■ **Data lines**:
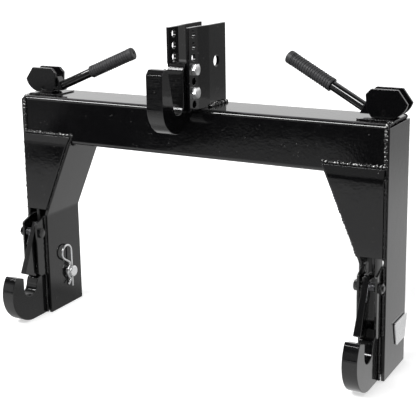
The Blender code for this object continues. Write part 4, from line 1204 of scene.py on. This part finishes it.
def make_latch_fastener(name, side):
    pivot = PIVOTS[f"{name}_latch_swing"]
    make_bolt(f"{name}_latch_bolt", pivot, side, BOLT_RADIUS, BOLT_ACROSS, BOLT_HEAD, BOLT_THREAD,
              "paint")
    make_nut(f"{name}_latch_nut", pivot, BOLT_RADIUS, BOLT_ACROSS, "paint")


def make_latch_spring(name, side):
    """Torsion spring on the bolt, between the latch and the outer ear."""
    pivot = PIVOTS[f"{name}_latch_swing"]
    radius = BOLT_RADIUS + 2 * RUNNING_GAP + SPRING_WIRE / 2
    low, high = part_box(f"{name}_latch_spring")
    near, far = low.x + SPRING_WIRE / 2, high.x - SPRING_WIRE / 2
    start, end = (near, far) if side > 0 else (far, near)
    steps = round(SPRING_TURNS * SPRING_STEPS)
    path = [(start, -SPRING_LEG, -radius), (start, -SPRING_LEG / 2, -radius)]
    for step in range(steps + 1):
        turn = -math.pi / 2 + math.tau * SPRING_TURNS * step / steps
        path.append((start + (end - start) * step / steps, radius * math.cos(turn), radius * math.sin(turn)))
    path += [(end, -SPRING_LEG / 2, radius), (end, -SPRING_LEG, radius)]
    down = math.pi / 2 - LATCH_LEAN
    placed = [(x, pivot.y + y * math.cos(down) + z * math.sin(down),
               pivot.z + y * math.sin(down) - z * math.cos(down)) for x, y, z in path]
    piece(f"{name}_latch_spring", sweep(placed, SPRING_WIRE / 2, 12), finish("spring"))


# Release rods, levers and pins

def make_rod(name, side):
    """Bent release rod with a foot in the latch's slot and an eye on the lever's pin."""
    latch = PIVOTS[f"{name}_latch_swing"]
    lever = PIVOTS[f"{name}_lever_turn"]
    low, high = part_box(f"{name}_release_rod")
    foot_x = low.x if side > 0 else high.x
    low_y, low_z = latch.y + LATCH_ARM_BACK, latch.z + LATCH_ARM_UP
    x = side * HOOK_X
    rise = BEAM_BOTTOM - low_z
    corners = (
        (foot_x, low_y, low_z),
        (x, low_y, low_z),
        (x, low_y, low_z + rise * ROD_LOW_BEND),
        (x, BEAM_MIDDLE, low_z + rise * ROD_HIGH_BEND),
        (x, BEAM_MIDDLE, lever.z - EYE_RADIUS + ROD_RADIUS / 2),
    )
    rod = sweep(rounded_path(corners, (ROD_HOOK_RADIUS, ROD_BEND_RADIUS, ROD_BEND_RADIUS)), ROD_RADIUS)
    eye, hole = (prism(circle(radius, (x, lever.z)), "Y", BEAM_MIDDLE - half, BEAM_MIDDLE + half)
                 for radius, half in ((EYE_RADIUS, EYE_HALF_WIDTH), (EYE_BORE, 2 * EYE_HALF_WIDTH)))
    piece(f"{name}_release_rod", rod, finish("smooth_paint"), sizes().plate_edge / 2,
          joins=[eye], cuts=[hole])


def shaft_frame(name, side):
    """Matrix whose X axis runs up the shaft from its foot; the shaft leans towards the tractor."""
    pivot = PIVOTS[f"{name}_lever_turn"]
    foot = Vector((pivot.x - side * SHAFT_FOOT_IN, BEAM_MIDDLE, pivot.z + SHAFT_FOOT_UP))
    level = Vector((-side * math.cos(SHAFT_BACKWARD), math.sin(SHAFT_BACKWARD), 0.0))
    along = level * math.cos(SHAFT_SLOPE[name])
    along.z = math.sin(SHAFT_SLOPE[name])
    back = Vector((0.0, 0.0, 1.0)).cross(along).normalized()
    turn = Matrix((along, back, along.cross(back))).transposed().to_4x4()
    return Matrix.Translation(foot) @ turn


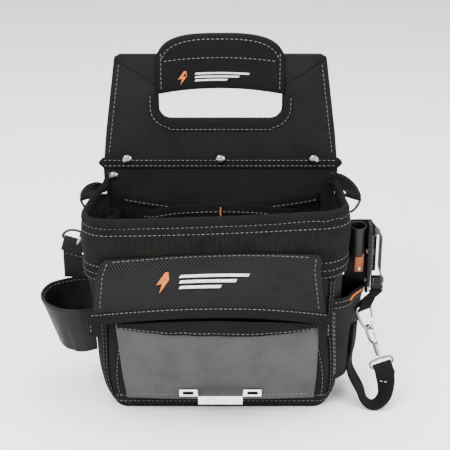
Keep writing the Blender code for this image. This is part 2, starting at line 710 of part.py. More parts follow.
# Right side: pen tube, tape clip, hook and tape strap
def make_hanger():
    outline = [(-0.012, 0.1155), (0.0025, 0.1155), (0.0025, 0.1030), (0.010, 0.1030), (0.010, 0.1785)]
    outline += [(0.008, 0.1805), (-0.010, 0.1805), (-0.012, 0.1785)]
    upright = Matrix.Translation((0.149, 0, 0)) @ Matrix.Rotation(math.radians(90), 4, "Z") @ STAND
    hanger = as_mesh(plate("hanger_strap", [outline], 0.003, upright, LEATHER))
    rivet_z = 0.150
    drill(hanger, (0.149, -0.001, rivet_z), (1, 0, 0), 0.0016, 0.008)
    drill(hanger, (0.149, RECT_BAR.y, PIN_Z), (1, 0, 0), 0.0013, 0.008)

    tube = [(0.0084, 0.0175), (0.0084, -0.0175), (0.0066, -0.0175), (0.0066, 0.0175), (0.0084, 0.0175)]
    turned("pen_tube", tube, Matrix.Translation((0.1372, -0.001, 0.1600)), LEATHER, steps=20)
    tab = [(0.1353, 0.1290), (0.1437, 0.1290), (0.1437, 0.1415), (0.1353, 0.1415)]
    tube_tab = as_mesh(standing_plate("tube_tab", [tab], -0.0045, 0.002, TAN_LEATHER))
    drill(tube_tab, (0.1392, -0.0035, 0.1330), (0, 1, 0), 0.0014, 0.008)
    rivet("tube_rivet", (0.1392, -0.0045, 0.1330), (0, -1, 0), 0.0027, 0.0014, 0.0020)

    inner_x, outer_x, bend_z = 0.1514, 0.1602, 0.1680
    radius = (outer_x - inner_x) / 2
    profile = [(inner_x, 0.1280), (inner_x, 0.1450)]
    profile += arc((inner_x + radius, bend_z), radius, 180, 0, 8)
    profile += [(outer_x, 0.1320), (outer_x + 0.0018, 0.1245)]

    def clip(i, side):
        x, z = profile[i]
        return (x, -0.001 + 0.009 * side, z)

    tape_clip = sheet("tape_clip", range(len(profile)), (-1, 1), clip, 0.0012, BRIGHT_STEEL)
    drill(tape_clip, (inner_x, -0.001, rivet_z), (1, 0, 0), 0.0016, 0.004)
    rivet("clip_rivet", (0.1520, -0.001, rivet_z), (1, 0, 0), 0.0034, 0.0014, 0.0045)


def rounded_rectangle(centre, half_width, half_height, radius):
    outline = []
    for x, z, start in ((1, 1, 90), (1, -1, 0), (-1, -1, -90), (-1, 1, -180)):
        corner = (centre[0] + x * (half_width - radius), centre[1] + z * (half_height - radius))
        outline += arc(corner, radius, start, start - 90, 3)
    return outline


def make_ring_tab():
    """The leather tab on the hanger, the rectangular ring in its fold and the pin that holds both."""
    right = Vector((1, 0, 0))
    folded_tab("ring_tab", RECT_BAR, right, Vector((0, 0, 1)), 0.0115, 0.0120, 0.0016, 0.0010, LEATHER)
    centre = (RECT_BAR.x, RECT_BAR.z - RECT_DROP / 2)
    rect = [Vector((x, RECT_BAR.y, z)) for x, z in rounded_rectangle(centre, 0.0073, RECT_DROP / 2, 0.0018)]
    wire("rect_ring", rect, 0.0010, BRIGHT_STEEL, cyclic=True)
    pin_x = RECT_BAR.x + 0.0060
    rivet("ring_rivet", (pin_x, RECT_BAR.y, PIN_Z), right, 0.0026, 0.0013, pin_x - 0.1475)


def make_hook_webbing():
    """A band of webbing round the rectangular ring and the hook ring, its two layers sewn in the middle."""
    right = Vector((1, 0, 0))
    low_bar = RECT_BAR - Vector((0, 0, RECT_DROP))
    ring_bar, ring_dir, _ = hook_ring_frame()
    first, last = 0.0010 + GAP + 0.0007, RING_WIRE + GAP + 0.0013
    faces = Vector((0, -0.70, 0.71)), Vector((ring_dir.y, -ring_dir.x, 0)).normalized()
    downs = faces[0].cross(right), faces[1].cross(ring_dir)
    downs = [d if d.z < 0 else -d for d in downs]
    middle = low_bar.lerp(ring_bar, 0.5) + Vector((-0.0015, 0, 0.0005))
    face = (faces[0] + faces[1]).normalized()
    centres = [middle + face * 0.0010]
    sides = [right.lerp(ring_dir, 0.5).normalized() * 0.0058]
    for a in spread(0.0, math.pi, 7):
        centres.append(ring_bar + (faces[1] * math.cos(a) + downs[1] * math.sin(a)) * last)
        sides.append(ring_dir * 0.0056)
    centres.append(middle - face * 0.0010)
    sides.append(sides[0])
    for a in spread(math.pi, 2 * math.pi, 7):
        centres.append(low_bar + (faces[0] * math.cos(a) + downs[0] * math.sin(a)) * first)
        sides.append(right * 0.0058)
    centres.append(centres[-1].lerp(centres[0], 0.86))
    sides.append(sides[0])
    ribbon("hook_webbing", centres, sides, 0.0014, WEBBING)


def hook_axes():
    """The hook's own directions: in its plane, out of its plane, and along its shank."""
    normal = HOOK_UP.cross(EYE_BAR).normalized()
    across = EYE_BAR * math.cos(HOOK_TURN) + normal * math.sin(HOOK_TURN)
    return across, HOOK_UP.cross(across).normalized(), HOOK_UP


def hook_ring_frame():
    """The hook ring's bar, the bar's direction and the way up from its bow to its bar."""
    _, out, _ = hook_axes()
    bow = HOOK_FOOT + HOOK_UP * HOOK_SEAT
    up = RING_UP - out * RING_UP.dot(out)
    up.normalize()
    return bow + up * RING_BAR_TO_BOW, out, up


def make_hook():
    across, out, up = hook_axes()
    ring_bar, ring_dir, ring_up = hook_ring_frame()
    ring = d_ring_points(ring_bar, ring_dir, -ring_up, 0.010, RING_BAR_TO_BOW, 0.004)
    wire("hook_ring", ring, RING_WIRE, NICKEL, cyclic=True)

    upright = Matrix((across, out, up)).transposed().to_4x4()
    upright.translation = HOOK_FOOT
    barrel = [(0.0, 0.0130), (0.0018, 0.0130), (0.0027, 0.0115), (0.0027, 0.0012), (0.0022, 0.0)]
    barrel += [(0.0013, 0.0), (0.0013, 0.0090), (0.0, 0.0090)]
    hook = as_mesh(turned("snap_hook", barrel, upright, NICKEL))

    def local(points):
        return [HOOK_FOOT + across * x + up * z for x, z in points]

    bow = [(0.0, 0.0118), (-0.0014, 0.0138), (-0.0042, 0.0165), (-0.0052, 0.0200), (-0.0054, 0.0250), (-0.0046, 0.0290)]
    bow += [(-0.0026, 0.0318), (0.0, 0.0328), (0.0026, 0.0318), (0.0044, 0.0292), (0.0048, 0.0270)]
    bow_wire = as_mesh(wire("snap_hook_bow", local(bow), 0.0014, NICKEL))
    jaw = as_mesh(wire("snap_hook_jaw", local([(0.0, 0.0112), (0.0028, 0.0128), (0.0046, 0.0142)]), 0.0013, NICKEL))
    join_to(hook, bow_wire)
    join_to(hook, jaw)
    gate = [(0.0048, 0.0160), (0.0050, 0.0250)]
    wire("snap_gate", local(gate), 0.0009, NICKEL)

    bar = eye_centre()
    loop = [(-0.0108, 0.0), (0.0108, 0.0), (0.0118, 0.0011), (0.0118, 0.0042), (0.0102, 0.0063), (0.0050, 0.0071)]
    loop += [(0.0, 0.0074), (-0.0050, 0.0071), (-0.0102, 0.0063), (-0.0118, 0.0042), (-0.0118, 0.0011)]
    eye = as_mesh(wire("swivel_eye", [bar + EYE_BAR * x + up * z for x, z in loop], 0.00125, NICKEL, cyclic=True))
    stem = as_mesh(wire("swivel_stem", [bar + up * 0.0074, bar + up * 0.0165], 0.0010, NICKEL))
    join_to(eye, stem)


def eye_centre():
    return HOOK_FOOT - HOOK_UP * EYE_DROP


def make_tape_strap():
    """The strap round the tape: sewn behind the side pocket, down to the floor and up round the hook's eye."""
    bar = eye_centre()
    down = Vector((0.135, -0.368, -0.92))
    down = (down - EYE_BAR * down.dot(EYE_BAR)).normalized()
    face = EYE_BAR.cross(down).normalized()
    face = face if face.y < 0 else -face
    away = 0.00125 + GAP + 0.0008
    centres = [bar - face * (away - 0.0002) + down * 0.012]
    for a in spread(math.pi, 0, 7):
        centres.append(bar + face * away * math.cos(a) - down * away * math.sin(a))
    run = [centres[-1] + down * 0.006]
    run += [Vector(p) for p in ((0.1672, -0.0432, 0.0230), (0.1655, -0.0480, 0.0120), (0.1590, -0.0500, 0.0040))]
    run += [Vector(p) for p in ((0.1510, -0.0490, 0.0021), (0.1440, -0.0440, 0.0055), (0.1385, -0.0365, 0.0150))]
    run += [side_pocket_point(4.06, z, 0.0045) for z in (0.036, 0.056, 0.076)]
    run = smooth(run, 2)
    turns = [EYE_BAR, Vector((0.80, -0.50, 0.33)), Vector((0.5, -0.85, 0.1)), Vector((0.2, -0.98, 0.0))]
    turns += [Vector((0.0, -1.0, 0.0)), Vector((-0.2, -0.98, 0.0)), Vector((-0.35, -0.93, 0.0))]
    turns += [Vector((-0.31, -0.95, 0.0))] * 3
    turns = smooth(turns, 2)
    widths = [EYE_BAR * 0.0095] * len(centres)
    for i, (place, turn) in enumerate(zip(run, turns)):
        tangent = run[min(i + 1, len(run) - 1)] - run[max(i - 1, 0)]
        tangent.normalize()
        centres.append(place)
        widths.append((turn - tangent * turn.dot(tangent)).normalized() * 0.0095)
    ribbon("tape_strap", centres, widths, 0.0016, WEBBING)


SIDE_POCKET_PLAN = [
    (3.40, 0.0012),
    (3.50, 0.0024),
    (3.65, 0.0042),
    (3.80, 0.0062),
    (4.00, 0.0095),
    (4.17, 0.0165),
    (4.35, 0.0240),
    (4.50, 0.0285),
    (4.62, 0.0280),
    (4.76, 0.0200),
    (4.84, 0.0100),
    (4.88, 0.0012),
]
SIDE_POCKET_LOW, SIDE_POCKET_HIGH = 0.034, 0.117


def side_pocket_top(t):
    return SIDE_POCKET_HIGH - 0.007 * min(1.0, (t - 3.40) / 1.1)


def side_pocket_point(t, z, away=0.0):
    """A point of the side pocket's wall, or this far outside it."""
    out = SIDE_POCKET_PLAN[-1][1]
    for (t0, out0), (t1, out1) in zip(SIDE_POCKET_PLAN, SIDE_POCKET_PLAN[1:]):
        if t0 <= t <= t1:
            out = out0 + (out1 - out0) * (t - t0) / (t1 - t0)
    taper = 0.5 + 0.5 * (z - SIDE_POCKET_LOW) / (side_pocket_top(t) - SIDE_POCKET_LOW)
    out = 0.0012 + (out - 0.0012) * taper
    return Vector((*plan(t, z, out + away), z))


def make_side_pocket():
    ts = [t for t, _ in SIDE_POCKET_PLAN]

    def wall_of(t, row):
        if row == 0:
            z = SIDE_POCKET_LOW - 0.005
            return Vector((*plan(t, z, 0.0014), z))
        z = SIDE_POCKET_LOW + (side_pocket_top(t) - SIDE_POCKET_LOW) * (0.0, 0.5, 1.0)[row - 1]
        return side_pocket_point(t, z)

    sheet("side_pocket_right", ts, range(4), wall_of, 0.0014, POLYESTER)


def make_all():
    make_back()
    make_body()
    make_inside()
    make_front_pocket()
    make_bracket()
    make_flap()
    make_holster()
    make_upper_tab(-1)
    make_upper_tab(1)
    make_side_strap()
    make_hanger()
    make_ring_tab()
    make_hook_webbing()
    make_hook()
    make_side_pocket()
    make_tape_strap()


make_all()
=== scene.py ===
"""The looks of the electrician tool pouch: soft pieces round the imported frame, materials, light and camera."""

import json
from math import copysign, cos, exp, hypot, pi, radians, sin, sqrt

import bmesh
import bpy
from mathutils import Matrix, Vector, noise


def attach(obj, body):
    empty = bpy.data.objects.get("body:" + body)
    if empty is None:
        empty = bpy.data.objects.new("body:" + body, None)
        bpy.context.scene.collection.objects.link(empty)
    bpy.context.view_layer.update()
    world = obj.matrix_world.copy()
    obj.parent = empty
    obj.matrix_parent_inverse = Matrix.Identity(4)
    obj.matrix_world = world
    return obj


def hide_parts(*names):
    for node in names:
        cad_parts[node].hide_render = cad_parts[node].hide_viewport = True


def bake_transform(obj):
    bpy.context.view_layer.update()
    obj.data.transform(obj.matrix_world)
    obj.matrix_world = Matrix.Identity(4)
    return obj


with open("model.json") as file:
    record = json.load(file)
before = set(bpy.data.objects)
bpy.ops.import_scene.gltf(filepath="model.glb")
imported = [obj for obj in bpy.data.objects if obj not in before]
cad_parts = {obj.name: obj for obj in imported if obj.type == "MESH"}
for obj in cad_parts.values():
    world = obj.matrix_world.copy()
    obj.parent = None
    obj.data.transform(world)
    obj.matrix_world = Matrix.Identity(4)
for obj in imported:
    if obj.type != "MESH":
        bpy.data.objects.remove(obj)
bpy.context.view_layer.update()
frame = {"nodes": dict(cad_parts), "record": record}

# Sizes the soft pieces share with the frame, in metres
GAP = 0.0003
WALL = 0.003
RIM_Z = 0.2035
RIM_BACK_RISE = 0.009
FRONT_Y = -0.05
BACK_Y = 0.04
BACK_REAR = 0.0462
RIM_HALF = 0.125
SIDE_BACK_HALF = 0.1165
SIDE_TAPER = 0.0105
TOE_TUCK = 0.0105
TOE_HEIGHT = 0.025
CORNER = 0.028
FRONT_BOW = 0.003
BASE_T = 0.0025
BAND_LOW, BAND_HIGH = 0.157, 0.197
WELT_Z, PANEL_TOP = 0.2318, 0.3375
FORWARD, BACKWARD = Vector((0, -1, 0)), Vector((0, 1, 0))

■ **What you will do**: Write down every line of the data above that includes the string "from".

■ **Solution to the exercise**:
The Blender code for this object continues. Write part 4, from line 1204 of scene.py on. This part finishes it.
    """Matrix whose X axis runs up the shaft from its foot; the shaft leans towards the tractor."""
    """The hook ring's bar, the bar's direction and the way up from its bow to its bar."""
from math import copysign, cos, exp, hypot, pi, radians, sin, sqrt
from mathutils import Matrix, Vector, noise